Costas first became aware of the issue as a teenager: “I grew up in a small fishing town in Greece, surrounded by the sea and a vast complex of lagoons – a protected bird habitat of international importance. Yet, the local authority would dispose of waste into the wetland, or set it on fire on a nasty dump site. When the wind blew in the wrong direction you could smell it across the whole town.
“It was a total paradox,” said Costas. “This is a place which had preserved its ways of life, its fishing and agriculture, for centuries – and yet at the same time was doing enormous damage to the environment. When you see this going on, in some of the most beautiful places of the global south, like the Brazilian rainforest, in informal settlements in Kenya and Indonesia close to stunning natural reserves, it’s deeply unsettling.”
A computer model co-developed by Costas, Ed Cook, Research Fellow in Circular Economy Systems for Waste Plastics, and a group of expert colleagues worldwide has tracked the flow of plastic across the globe and revealed systems overwhelmed by the sheer volume of plastic waste.
A key issue is the amount that simply isn’t collected – around two billion people worldwide have no formal waste collection. “We take rubbish collection for granted,” he said, “but what can you do if no one comes to take it away? People throw it in the street, in a creek, in the sea, or just set it on fire. What choice do they have? The rivers themselves become polluted environments, transporting waste to other people downstream and on into the oceans.”

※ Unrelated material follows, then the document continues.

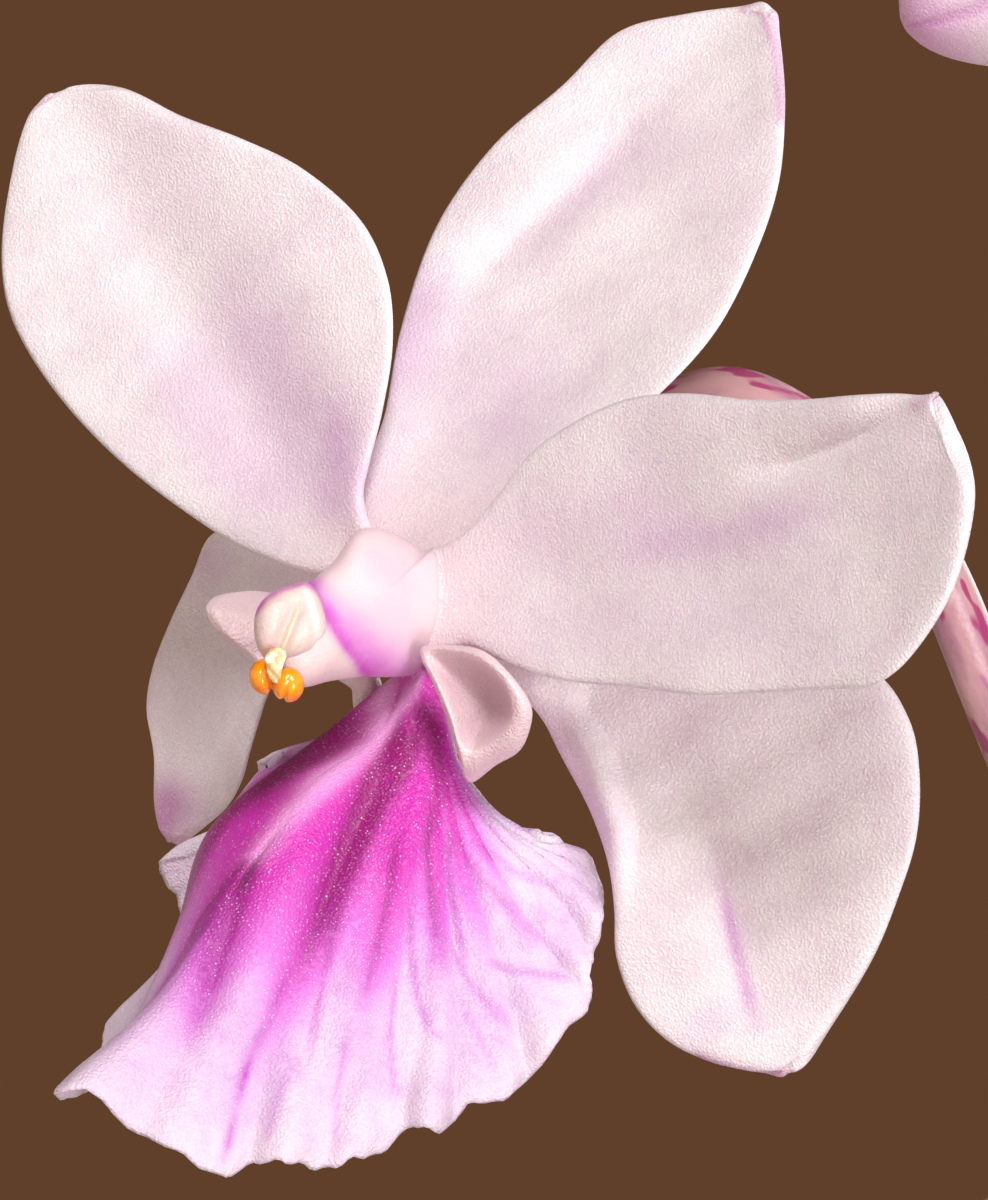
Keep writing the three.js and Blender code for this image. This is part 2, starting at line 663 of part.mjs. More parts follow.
// Buds: egg-shaped, nodding on short arched stalks. Each row is the height on the spike, the side, the
// turn in degrees and the scale.
const BUDS = [
  [298, 1, 0, 1],
  [318, -1, 10, 0.78],
  [332, 1, 24, 0.55],
];
const BUD_STALK = [
  [0, 0, 0, 0.85],
  [-5.5, -0.5, 4.2, 0.85],
  [-12, -1.2, 7, 0.9],
  [-18.5, -2, 6.2, 0.95],
  [-22.3, -2.4, 3, 1.1],
];
const BUD_BODY = [
  [-23, -2.5, 1.9, 1.4],
  [-24.3, -2.7, -0.6, 3.3],
  [-26, -2.9, -3.8, 4.1],
  [-27.9, -3.2, -7.3, 3.5],
  [-29.7, -3.4, -10.7, 1.5],
];

BUDS.forEach(([height, side, turnDegrees, scale], i) => {
  const [x, y, z, radius] = spikeAt(height);
  const group = new THREE.Group();
  group.position.set(x - side * (radius + STALK_CLEARANCE), y, z);
  group.rotation.z = THREE.MathUtils.degToRad(turnDegrees);
  group.scale.set(side * scale, scale, scale);
  addPiece(group, `bud_${i + 1}`, rod(BUD_BODY, 10, 8), BUD);
  addPiece(group, `bud_${i + 1}_pedicel`, rod(BUD_STALK, 7, 8), PEDICEL);
  plant.add(group);
});

plant.updateMatrixWorld(true);
export default plant;
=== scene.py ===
import math

import bpy
import numpy as np
from mathutils import Matrix, Vector


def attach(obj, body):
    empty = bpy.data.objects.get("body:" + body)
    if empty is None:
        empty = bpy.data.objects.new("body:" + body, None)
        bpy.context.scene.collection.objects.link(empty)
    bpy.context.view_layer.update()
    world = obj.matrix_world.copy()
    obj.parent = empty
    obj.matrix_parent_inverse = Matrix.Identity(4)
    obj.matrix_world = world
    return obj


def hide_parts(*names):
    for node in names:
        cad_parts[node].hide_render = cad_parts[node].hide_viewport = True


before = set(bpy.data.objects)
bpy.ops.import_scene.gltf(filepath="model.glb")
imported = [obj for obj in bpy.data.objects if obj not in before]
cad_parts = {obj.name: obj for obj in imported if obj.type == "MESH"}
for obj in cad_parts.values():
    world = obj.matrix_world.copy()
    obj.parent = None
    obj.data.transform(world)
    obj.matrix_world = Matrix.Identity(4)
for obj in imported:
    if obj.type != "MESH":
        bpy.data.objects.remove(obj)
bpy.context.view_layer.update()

# Camera
# A level look along +Y at the nearest flower from close in front of it, rolled clockwise as the
# photograph is. Everything below is worked out in millimetres and put into the meshes in metres.
MM = 0.001
FLOWER_CENTRE = np.array([2.0, 0.0, 262.0])
FLOWER_TURN = math.radians(37)
VIEW_DISTANCE = 222.0
VIEW_AXIS = np.array([2.13, -0.33])
PHOTO_PIXELS_PER_MM = 30.0
PHOTO_COLUMN_FOOT = np.array([430.0, 590.0])
LENS = 200.0
SENSOR_WIDTH = 36.0
CLIP_METRES = (0.01, 20.0)

# Columns: where x right, y up and z towards the eye of the look point to in the plant's frame.
LOOK_TO_PLANT = np.array([
    [math.cos(FLOWER_TURN), -math.sin(FLOWER_TURN), 0.0],
    [0.0, 0.0, -1.0],
    [math.sin(FLOWER_TURN), math.cos(FLOWER_TURN), 0.0],
])


def from_photo(pixels):
    """Millimetres right and up from the column's foot for places in the photograph: the offset from
    the foot in pixels over the pixels to a millimetre, with up reversed."""
    offset = (np.array(pixels, float) - PHOTO_COLUMN_FOOT) / PHOTO_PIXELS_PER_MM
    return offset * [1.0, -1.0]


def from_view(seen):
    """The true place of what is seen at x, y and lies z nearer than the flower's foot: x and y are
    drawn in towards the line of sight in the ratio of (distance - z) to distance."""
    nearness = (VIEW_DISTANCE - seen[..., 2:]) / VIEW_DISTANCE
    drawn_in = VIEW_AXIS + (seen[..., :2] - VIEW_AXIS) * nearness
    return np.concatenate([drawn_in, seen[..., 2:]], axis=-1)


camera = bpy.data.cameras.new("camera")
camera.type = "PERSP"
camera.lens = LENS
camera.sensor_width = SENSOR_WIDTH
camera.clip_start, camera.clip_end = CLIP_METRES
camera_seat = bpy.data.objects.new("camera", camera)
bpy.context.scene.collection.objects.link(camera_seat)
eye = FLOWER_CENTRE + LOOK_TO_PLANT @ np.array([*VIEW_AXIS, VIEW_DISTANCE])
camera_seat.matrix_world = Matrix.Translation(eye * MM) @ Matrix(LOOK_TO_PLANT.tolist()).to_4x4()
bpy.context.scene.camera = camera_seat
bpy.context.scene.view_settings.view_transform = "Standard"

# Pot
# One piece of thrown, unglazed clay: a tapered bowl with a stepped band under the rim and three
# drain holes cut in its floor before firing. Watering has left lime and a little algae on it.
POT_HEIGHT = 92.0
POT_TOP_RADIUS = 52.0
POT_FOOT_RADIUS = 36.0
POT_WALL = 4.5
POT_FLOOR = 6.0
POT_SECTION_POINTS = 180
POT_SIDES = 120
RIM_BAND_HEIGHT = 17.0
RIM_BAND_STEP = 3.5
RIM_BAND_SLOPE = 0.6
DRAIN_RADIUS = 5.0
DRAIN_CIRCLE_RADIUS = 20.0
DRAIN_ANGLES = np.radians([90.0, 210.0, 330.0])
MIDDLE_DISC_RADIUS = 2.0
THROWING_RING_PITCH = 2.7
THROWING_RING_DEPTH = 0.11
UNRINGED_EDGE = 3.0
POT_WARP = 0.16
POT_SHARP_DEGREES = 40.0
DRILL_SIDES = 40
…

There are further consequences. “As drainage channels become overwhelmed by discarded waste, their effectiveness is also disrupted, causing flooding. We also know that these plastics are breaking down and just one single object can become millions of fragments. It’s shocking to think that microplastics are already everywhere – in the air, in the soil, in our food and our drinks. Whilst the jury’s still out on the implications for human health, the facts are massively alarming: we need to stop it, and do so at source, before it breaks down, enters the environment and is dispersed all over.”

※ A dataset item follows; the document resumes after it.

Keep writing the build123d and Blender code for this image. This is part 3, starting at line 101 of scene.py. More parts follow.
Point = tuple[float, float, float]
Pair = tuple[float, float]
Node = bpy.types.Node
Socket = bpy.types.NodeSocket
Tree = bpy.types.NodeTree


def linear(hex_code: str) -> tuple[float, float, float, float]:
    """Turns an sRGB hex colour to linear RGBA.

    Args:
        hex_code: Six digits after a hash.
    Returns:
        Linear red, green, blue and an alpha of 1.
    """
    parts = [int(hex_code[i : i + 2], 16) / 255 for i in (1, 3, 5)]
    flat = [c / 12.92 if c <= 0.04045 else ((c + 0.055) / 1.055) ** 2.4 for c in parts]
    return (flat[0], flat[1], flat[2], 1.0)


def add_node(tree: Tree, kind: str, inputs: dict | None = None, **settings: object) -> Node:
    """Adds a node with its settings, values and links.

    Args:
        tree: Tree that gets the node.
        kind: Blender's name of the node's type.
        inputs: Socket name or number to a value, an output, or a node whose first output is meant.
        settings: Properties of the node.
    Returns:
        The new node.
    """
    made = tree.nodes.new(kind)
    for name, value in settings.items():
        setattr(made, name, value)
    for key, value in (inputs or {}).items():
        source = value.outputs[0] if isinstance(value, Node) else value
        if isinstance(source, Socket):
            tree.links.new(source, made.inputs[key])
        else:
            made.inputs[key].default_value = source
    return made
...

The impact goes beyond the natural environment. “We worked to model plastic pollution for Bali, one of the world’s major tourist destinations, which relies heavily on its pristine environment for visitors. Plastics on the beaches and in the sea have major economic implications for the island.”
Any intervention begins with taking individual responsibility for what we use and how we consume it – whether that’s taking a reusable water bottle to the gym or separating waste so it can be efficiently recycled. However, Costas warned: “These alone aren’t going to solve the problem.”
Rather, the joint report Breaking the Plastic Wave (see graphic below) asserts that the issue can only be tackled with concerted, joined-up and sustained intervention by government, industry and society worldwide. The report’s System Change scenario sets out a series of complementary interventions to reduce plastic pollution by 80 per cent over the next 20 years: “There are pathways we can take to bring this under control within a generation,” he said.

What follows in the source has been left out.